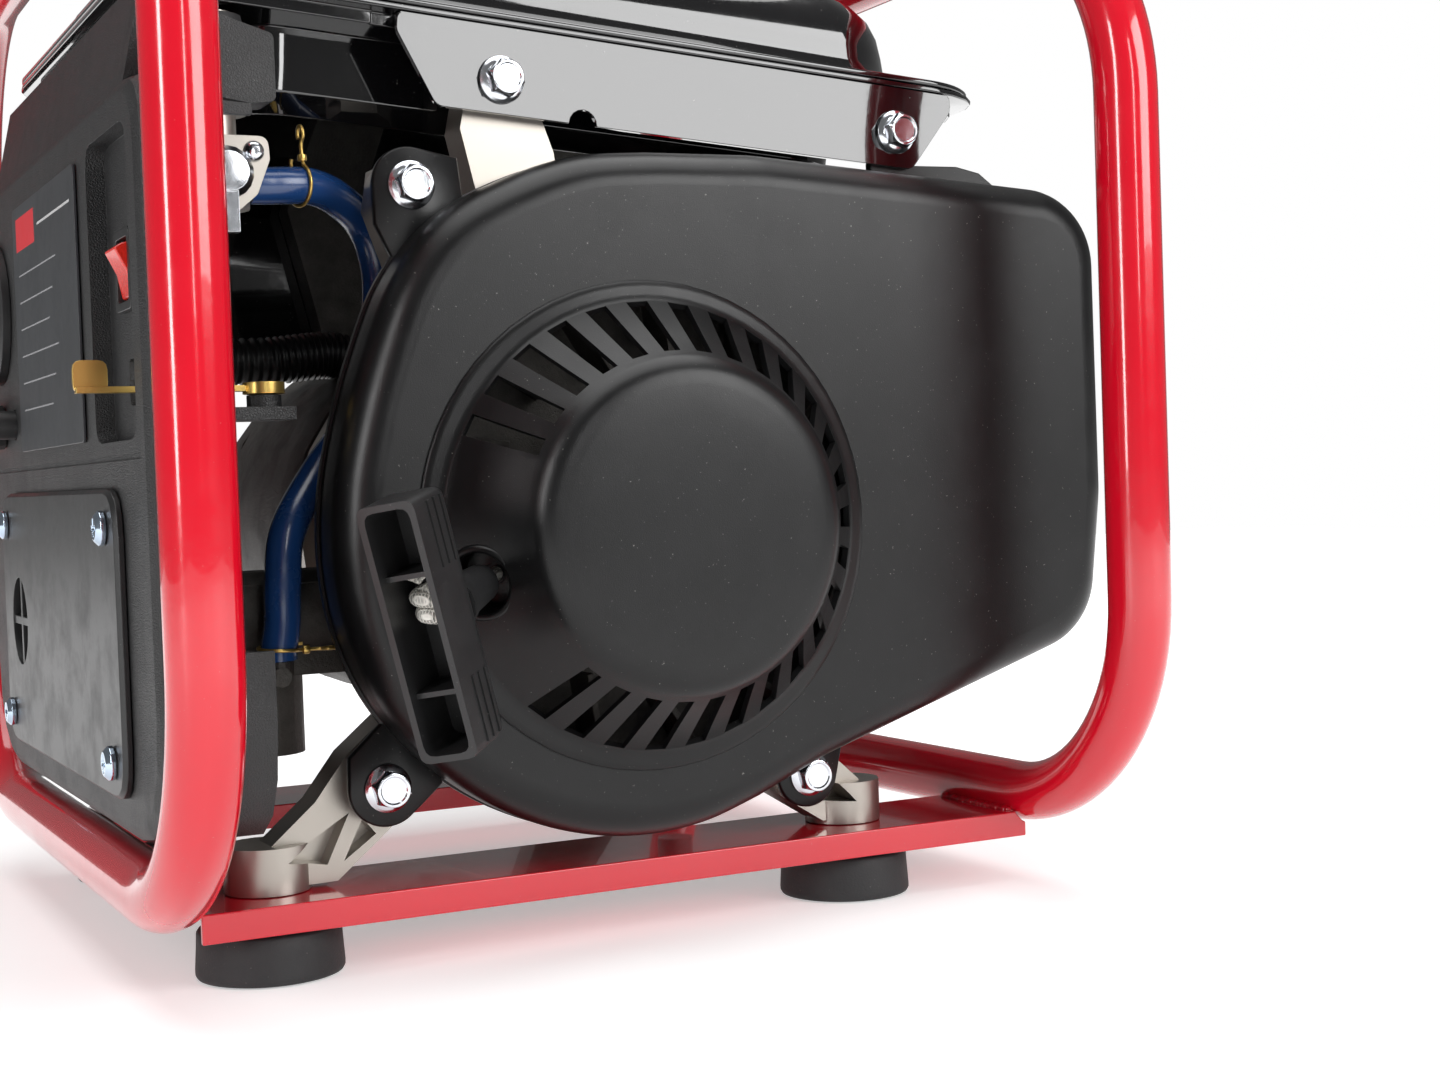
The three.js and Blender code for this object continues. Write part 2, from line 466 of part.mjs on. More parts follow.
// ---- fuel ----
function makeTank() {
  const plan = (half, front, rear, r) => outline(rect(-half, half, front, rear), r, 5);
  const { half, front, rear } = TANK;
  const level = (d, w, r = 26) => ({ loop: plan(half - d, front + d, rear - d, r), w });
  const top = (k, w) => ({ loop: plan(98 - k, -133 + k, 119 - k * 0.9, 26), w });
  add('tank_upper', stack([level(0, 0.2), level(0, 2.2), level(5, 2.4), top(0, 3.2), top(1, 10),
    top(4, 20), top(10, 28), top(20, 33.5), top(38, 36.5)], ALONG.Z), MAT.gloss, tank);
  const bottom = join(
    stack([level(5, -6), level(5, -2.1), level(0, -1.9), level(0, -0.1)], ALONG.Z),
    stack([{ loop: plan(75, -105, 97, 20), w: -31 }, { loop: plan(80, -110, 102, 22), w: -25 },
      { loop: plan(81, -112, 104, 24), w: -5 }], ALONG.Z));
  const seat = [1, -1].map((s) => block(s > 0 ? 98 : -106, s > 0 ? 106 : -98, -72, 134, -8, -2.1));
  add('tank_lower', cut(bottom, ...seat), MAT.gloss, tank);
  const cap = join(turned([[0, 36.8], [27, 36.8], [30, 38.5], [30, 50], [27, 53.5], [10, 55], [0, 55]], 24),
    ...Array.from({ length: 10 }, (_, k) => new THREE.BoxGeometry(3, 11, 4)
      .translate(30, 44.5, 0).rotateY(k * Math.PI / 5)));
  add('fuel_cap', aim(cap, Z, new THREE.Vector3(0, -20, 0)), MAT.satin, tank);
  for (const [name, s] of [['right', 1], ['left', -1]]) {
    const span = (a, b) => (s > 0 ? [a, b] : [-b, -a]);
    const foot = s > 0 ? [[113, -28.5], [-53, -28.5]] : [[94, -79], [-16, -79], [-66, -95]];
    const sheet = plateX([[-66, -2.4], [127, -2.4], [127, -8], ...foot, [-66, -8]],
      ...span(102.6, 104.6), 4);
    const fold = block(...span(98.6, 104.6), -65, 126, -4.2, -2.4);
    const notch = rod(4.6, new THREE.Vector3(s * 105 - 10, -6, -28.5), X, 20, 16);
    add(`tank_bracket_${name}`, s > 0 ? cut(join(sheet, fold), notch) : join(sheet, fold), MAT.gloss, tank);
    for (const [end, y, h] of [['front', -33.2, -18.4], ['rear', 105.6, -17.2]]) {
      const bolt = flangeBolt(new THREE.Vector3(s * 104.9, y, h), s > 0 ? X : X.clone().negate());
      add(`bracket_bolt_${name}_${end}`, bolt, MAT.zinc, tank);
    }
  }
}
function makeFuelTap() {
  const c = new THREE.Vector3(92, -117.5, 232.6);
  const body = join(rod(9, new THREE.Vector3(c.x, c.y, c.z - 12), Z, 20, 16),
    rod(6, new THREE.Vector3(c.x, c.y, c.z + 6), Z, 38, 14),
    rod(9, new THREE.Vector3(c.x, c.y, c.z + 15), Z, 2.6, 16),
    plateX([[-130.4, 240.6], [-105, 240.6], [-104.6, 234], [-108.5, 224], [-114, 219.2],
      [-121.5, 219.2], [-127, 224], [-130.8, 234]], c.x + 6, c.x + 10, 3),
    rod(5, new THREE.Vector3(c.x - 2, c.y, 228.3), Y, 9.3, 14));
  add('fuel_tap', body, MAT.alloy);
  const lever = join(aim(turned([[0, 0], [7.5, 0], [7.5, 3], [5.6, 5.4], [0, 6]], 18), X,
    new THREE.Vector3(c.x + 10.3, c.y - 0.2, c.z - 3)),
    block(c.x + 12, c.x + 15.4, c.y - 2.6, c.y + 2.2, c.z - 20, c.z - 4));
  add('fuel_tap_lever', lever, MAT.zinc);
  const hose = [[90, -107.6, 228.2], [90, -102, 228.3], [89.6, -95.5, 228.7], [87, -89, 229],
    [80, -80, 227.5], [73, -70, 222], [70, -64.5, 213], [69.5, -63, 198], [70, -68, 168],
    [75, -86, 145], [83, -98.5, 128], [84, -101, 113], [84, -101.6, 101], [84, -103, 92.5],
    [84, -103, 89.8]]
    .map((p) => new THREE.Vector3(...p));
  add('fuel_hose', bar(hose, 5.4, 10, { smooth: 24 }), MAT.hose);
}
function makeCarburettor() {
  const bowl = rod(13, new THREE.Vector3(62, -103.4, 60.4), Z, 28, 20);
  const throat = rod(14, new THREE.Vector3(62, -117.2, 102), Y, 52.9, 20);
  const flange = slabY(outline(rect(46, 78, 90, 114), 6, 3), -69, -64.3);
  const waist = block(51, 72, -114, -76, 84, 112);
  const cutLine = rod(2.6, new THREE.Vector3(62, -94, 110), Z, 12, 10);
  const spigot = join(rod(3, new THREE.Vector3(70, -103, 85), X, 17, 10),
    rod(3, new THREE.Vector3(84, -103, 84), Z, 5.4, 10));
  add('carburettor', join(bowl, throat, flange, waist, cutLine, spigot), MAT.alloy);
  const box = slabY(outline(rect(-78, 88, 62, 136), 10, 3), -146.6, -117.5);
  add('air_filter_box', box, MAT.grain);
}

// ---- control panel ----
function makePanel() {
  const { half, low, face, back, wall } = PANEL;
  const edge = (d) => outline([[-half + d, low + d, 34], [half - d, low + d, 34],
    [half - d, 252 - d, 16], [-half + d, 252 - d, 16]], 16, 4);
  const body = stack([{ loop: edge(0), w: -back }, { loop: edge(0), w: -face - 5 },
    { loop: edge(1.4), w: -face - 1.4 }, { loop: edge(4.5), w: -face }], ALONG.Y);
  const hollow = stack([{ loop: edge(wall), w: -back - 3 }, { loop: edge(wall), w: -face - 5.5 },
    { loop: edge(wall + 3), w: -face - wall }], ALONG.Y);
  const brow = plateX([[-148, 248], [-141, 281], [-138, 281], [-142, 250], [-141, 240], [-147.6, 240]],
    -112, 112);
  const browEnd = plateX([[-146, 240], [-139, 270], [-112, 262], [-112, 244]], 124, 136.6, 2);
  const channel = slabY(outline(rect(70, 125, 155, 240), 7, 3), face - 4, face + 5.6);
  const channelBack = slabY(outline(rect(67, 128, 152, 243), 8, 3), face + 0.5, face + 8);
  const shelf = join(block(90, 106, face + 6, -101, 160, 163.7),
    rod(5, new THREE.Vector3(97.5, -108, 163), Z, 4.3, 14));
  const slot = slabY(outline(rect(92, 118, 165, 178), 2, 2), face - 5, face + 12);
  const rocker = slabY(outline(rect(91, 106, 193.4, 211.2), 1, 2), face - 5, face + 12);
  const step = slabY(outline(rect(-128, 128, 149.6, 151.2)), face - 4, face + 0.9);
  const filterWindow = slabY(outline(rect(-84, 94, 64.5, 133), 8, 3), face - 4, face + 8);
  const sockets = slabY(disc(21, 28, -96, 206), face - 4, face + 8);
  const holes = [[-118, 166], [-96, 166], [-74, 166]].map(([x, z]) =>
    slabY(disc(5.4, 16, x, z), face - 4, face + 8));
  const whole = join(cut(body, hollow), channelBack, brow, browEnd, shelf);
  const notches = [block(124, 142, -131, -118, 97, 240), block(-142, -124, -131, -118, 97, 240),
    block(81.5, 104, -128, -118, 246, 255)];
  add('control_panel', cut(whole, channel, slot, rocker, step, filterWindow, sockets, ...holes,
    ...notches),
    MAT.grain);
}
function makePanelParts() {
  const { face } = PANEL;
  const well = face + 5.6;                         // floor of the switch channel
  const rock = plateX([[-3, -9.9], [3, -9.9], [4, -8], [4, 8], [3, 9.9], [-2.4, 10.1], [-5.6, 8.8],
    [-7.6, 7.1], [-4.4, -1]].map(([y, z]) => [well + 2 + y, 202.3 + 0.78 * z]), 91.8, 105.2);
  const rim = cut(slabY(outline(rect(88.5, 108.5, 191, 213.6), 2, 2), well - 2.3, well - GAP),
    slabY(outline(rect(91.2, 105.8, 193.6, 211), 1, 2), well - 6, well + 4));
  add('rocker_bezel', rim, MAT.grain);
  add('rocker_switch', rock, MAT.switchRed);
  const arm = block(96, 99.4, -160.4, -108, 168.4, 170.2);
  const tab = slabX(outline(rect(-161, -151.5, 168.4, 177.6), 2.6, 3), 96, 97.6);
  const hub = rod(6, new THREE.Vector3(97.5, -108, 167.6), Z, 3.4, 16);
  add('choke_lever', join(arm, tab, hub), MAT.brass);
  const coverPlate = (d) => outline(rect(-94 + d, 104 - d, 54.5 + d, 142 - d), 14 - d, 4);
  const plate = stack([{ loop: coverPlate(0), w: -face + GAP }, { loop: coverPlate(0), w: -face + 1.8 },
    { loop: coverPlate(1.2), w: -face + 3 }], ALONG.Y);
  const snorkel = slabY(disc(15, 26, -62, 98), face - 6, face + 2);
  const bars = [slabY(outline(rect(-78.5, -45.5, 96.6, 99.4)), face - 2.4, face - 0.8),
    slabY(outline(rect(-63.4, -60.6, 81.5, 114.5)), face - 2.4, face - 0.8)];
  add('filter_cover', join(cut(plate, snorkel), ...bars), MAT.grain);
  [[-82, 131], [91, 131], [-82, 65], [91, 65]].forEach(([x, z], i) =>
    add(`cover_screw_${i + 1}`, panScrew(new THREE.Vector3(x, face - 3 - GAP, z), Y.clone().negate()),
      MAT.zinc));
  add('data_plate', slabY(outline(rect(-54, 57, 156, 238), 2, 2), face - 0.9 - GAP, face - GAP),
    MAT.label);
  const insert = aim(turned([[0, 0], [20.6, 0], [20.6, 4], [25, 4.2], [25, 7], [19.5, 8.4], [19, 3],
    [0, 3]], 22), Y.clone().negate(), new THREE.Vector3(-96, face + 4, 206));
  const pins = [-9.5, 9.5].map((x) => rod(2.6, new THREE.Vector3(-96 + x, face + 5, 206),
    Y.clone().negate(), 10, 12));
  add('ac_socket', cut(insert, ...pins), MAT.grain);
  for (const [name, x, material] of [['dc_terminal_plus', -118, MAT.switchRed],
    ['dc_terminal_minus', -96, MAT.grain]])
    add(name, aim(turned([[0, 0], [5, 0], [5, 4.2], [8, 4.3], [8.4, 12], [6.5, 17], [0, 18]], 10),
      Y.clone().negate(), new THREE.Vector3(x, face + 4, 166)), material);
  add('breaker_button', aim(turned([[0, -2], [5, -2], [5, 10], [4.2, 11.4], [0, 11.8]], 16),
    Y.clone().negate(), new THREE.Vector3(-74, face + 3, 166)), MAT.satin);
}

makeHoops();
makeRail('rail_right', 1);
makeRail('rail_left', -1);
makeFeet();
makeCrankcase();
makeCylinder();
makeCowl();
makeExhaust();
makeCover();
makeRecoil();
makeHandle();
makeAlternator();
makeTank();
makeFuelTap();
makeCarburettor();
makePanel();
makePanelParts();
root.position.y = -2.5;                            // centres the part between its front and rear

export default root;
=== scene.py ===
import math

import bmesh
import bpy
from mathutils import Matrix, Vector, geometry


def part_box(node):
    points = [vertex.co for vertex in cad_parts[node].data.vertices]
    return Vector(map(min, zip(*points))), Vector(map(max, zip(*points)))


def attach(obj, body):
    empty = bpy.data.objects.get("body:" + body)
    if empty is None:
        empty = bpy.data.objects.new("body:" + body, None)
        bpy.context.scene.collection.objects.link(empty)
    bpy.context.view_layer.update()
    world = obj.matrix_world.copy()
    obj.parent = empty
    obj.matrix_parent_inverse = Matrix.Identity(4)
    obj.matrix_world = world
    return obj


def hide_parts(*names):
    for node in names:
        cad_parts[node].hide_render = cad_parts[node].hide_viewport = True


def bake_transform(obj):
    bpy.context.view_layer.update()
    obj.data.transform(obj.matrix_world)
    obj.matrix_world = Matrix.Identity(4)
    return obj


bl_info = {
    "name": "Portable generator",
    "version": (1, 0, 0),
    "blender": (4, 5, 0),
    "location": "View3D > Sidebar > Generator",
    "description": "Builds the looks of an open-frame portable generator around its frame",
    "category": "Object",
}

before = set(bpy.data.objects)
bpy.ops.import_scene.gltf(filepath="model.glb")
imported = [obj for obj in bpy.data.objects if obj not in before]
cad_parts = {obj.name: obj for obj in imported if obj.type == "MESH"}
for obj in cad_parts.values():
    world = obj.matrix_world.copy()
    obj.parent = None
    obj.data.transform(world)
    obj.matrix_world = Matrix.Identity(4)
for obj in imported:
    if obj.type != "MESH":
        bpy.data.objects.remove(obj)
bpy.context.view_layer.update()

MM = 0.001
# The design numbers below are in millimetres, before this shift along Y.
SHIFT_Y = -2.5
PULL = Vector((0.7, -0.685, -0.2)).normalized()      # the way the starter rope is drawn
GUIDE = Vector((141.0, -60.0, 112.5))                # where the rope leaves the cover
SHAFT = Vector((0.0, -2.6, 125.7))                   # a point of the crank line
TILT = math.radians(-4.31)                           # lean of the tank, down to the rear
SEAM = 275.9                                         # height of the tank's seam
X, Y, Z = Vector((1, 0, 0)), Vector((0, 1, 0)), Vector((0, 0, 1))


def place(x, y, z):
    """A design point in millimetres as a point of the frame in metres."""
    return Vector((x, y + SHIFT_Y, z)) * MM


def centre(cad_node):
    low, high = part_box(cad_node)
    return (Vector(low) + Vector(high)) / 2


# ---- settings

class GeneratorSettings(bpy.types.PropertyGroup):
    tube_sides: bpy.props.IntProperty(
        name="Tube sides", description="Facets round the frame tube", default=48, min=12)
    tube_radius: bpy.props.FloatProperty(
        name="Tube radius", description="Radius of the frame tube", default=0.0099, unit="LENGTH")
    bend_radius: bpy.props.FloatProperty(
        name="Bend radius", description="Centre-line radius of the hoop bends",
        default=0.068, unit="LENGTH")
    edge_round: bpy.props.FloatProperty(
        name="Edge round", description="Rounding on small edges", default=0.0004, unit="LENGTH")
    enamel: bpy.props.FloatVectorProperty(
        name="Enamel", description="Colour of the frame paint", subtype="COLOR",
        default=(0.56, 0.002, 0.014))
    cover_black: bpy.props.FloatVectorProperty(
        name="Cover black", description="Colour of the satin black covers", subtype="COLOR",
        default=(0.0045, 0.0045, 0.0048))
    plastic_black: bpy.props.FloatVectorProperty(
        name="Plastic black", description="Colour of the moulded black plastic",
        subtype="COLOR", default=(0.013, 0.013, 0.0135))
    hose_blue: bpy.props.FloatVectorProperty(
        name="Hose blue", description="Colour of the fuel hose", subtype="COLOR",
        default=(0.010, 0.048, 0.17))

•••

### Written instruction
Write out, from the lines above, only those from the line with "makeHoops();" to the line with "imported = [obj", exactly as given, including the first and the last.

### Solution for this problem
makeHoops();
makeRail('rail_right', 1);
makeRail('rail_left', -1);
makeFeet();
makeCrankcase();
makeCylinder();
makeCowl();
makeExhaust();
makeCover();
makeRecoil();
makeHandle();
makeAlternator();
makeTank();
makeFuelTap();
makeCarburettor();
makePanel();
makePanelParts();
root.position.y = -2.5;                            // centres the part between its front and rear

export default root;
=== scene.py ===
import math

import bmesh
import bpy
from mathutils import Matrix, Vector, geometry


def part_box(node):
    points = [vertex.co for vertex in cad_parts[node].data.vertices]
    return Vector(map(min, zip(*points))), Vector(map(max, zip(*points)))


def attach(obj, body):
    empty = bpy.data.objects.get("body:" + body)
    if empty is None:
        empty = bpy.data.objects.new("body:" + body, None)
        bpy.context.scene.collection.objects.link(empty)
    bpy.context.view_layer.update()
    world = obj.matrix_world.copy()
    obj.parent = empty
    obj.matrix_parent_inverse = Matrix.Identity(4)
    obj.matrix_world = world
    return obj


def hide_parts(*names):
    for node in names:
        cad_parts[node].hide_render = cad_parts[node].hide_viewport = True


def bake_transform(obj):
    bpy.context.view_layer.update()
    obj.data.transform(obj.matrix_world)
    obj.matrix_world = Matrix.Identity(4)
    return obj


bl_info = {
    "name": "Portable generator",
    "version": (1, 0, 0),
    "blender": (4, 5, 0),
    "location": "View3D > Sidebar > Generator",
    "description": "Builds the looks of an open-frame portable generator around its frame",
    "category": "Object",
}

before = set(bpy.data.objects)
bpy.ops.import_scene.gltf(filepath="model.glb")
imported = [obj for obj in bpy.data.objects if obj not in before]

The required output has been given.